Exercise task.
Which lines include the word "Metres"? Copy each of them.

Exercise material.
☆ ☆ ☆ ☆ ☆
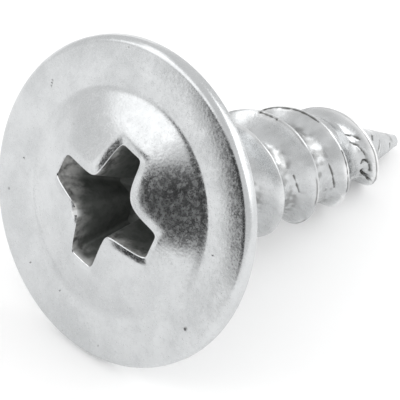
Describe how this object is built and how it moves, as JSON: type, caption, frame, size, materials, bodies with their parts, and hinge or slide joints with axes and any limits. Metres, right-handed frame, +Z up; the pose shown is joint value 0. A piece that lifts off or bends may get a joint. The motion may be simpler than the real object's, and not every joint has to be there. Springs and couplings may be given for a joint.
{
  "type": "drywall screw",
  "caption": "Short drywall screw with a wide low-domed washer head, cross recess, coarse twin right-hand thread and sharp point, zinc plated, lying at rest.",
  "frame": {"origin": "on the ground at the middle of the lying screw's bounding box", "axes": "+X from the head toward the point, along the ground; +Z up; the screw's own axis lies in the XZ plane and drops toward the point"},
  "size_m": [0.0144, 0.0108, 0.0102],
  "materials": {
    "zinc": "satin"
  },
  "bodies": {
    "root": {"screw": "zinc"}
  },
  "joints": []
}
☆ ☆ ☆ ☆ ☆
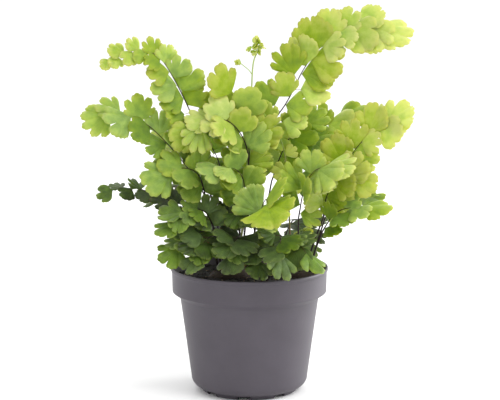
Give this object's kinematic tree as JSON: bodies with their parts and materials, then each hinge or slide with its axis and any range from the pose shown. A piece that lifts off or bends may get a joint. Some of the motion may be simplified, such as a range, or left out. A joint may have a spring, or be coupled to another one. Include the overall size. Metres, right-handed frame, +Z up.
☆ ☆ ☆ ☆ ☆
Task result.
Describe how this object is built and how it moves, as JSON: type, caption, frame, size, materials, bodies with their parts, and hinge or slide joints with axes and any limits. Metres, right-handed frame, +Z up; the pose shown is joint value 0. A piece that lifts off or bends may get a joint. The motion may be simpler than the real object's, and not every joint has to be there. Springs and couplings may be given for a joint.
Give this object's kinematic tree as JSON: bodies with their parts and materials, then each hinge or slide with its axis and any range from the pose shown. A piece that lifts off or bends may get a joint. Some of the motion may be simplified, such as a range, or left out. A joint may have a spring, or be coupled to another one. Include the overall size. Metres, right-handed frame, +Z up.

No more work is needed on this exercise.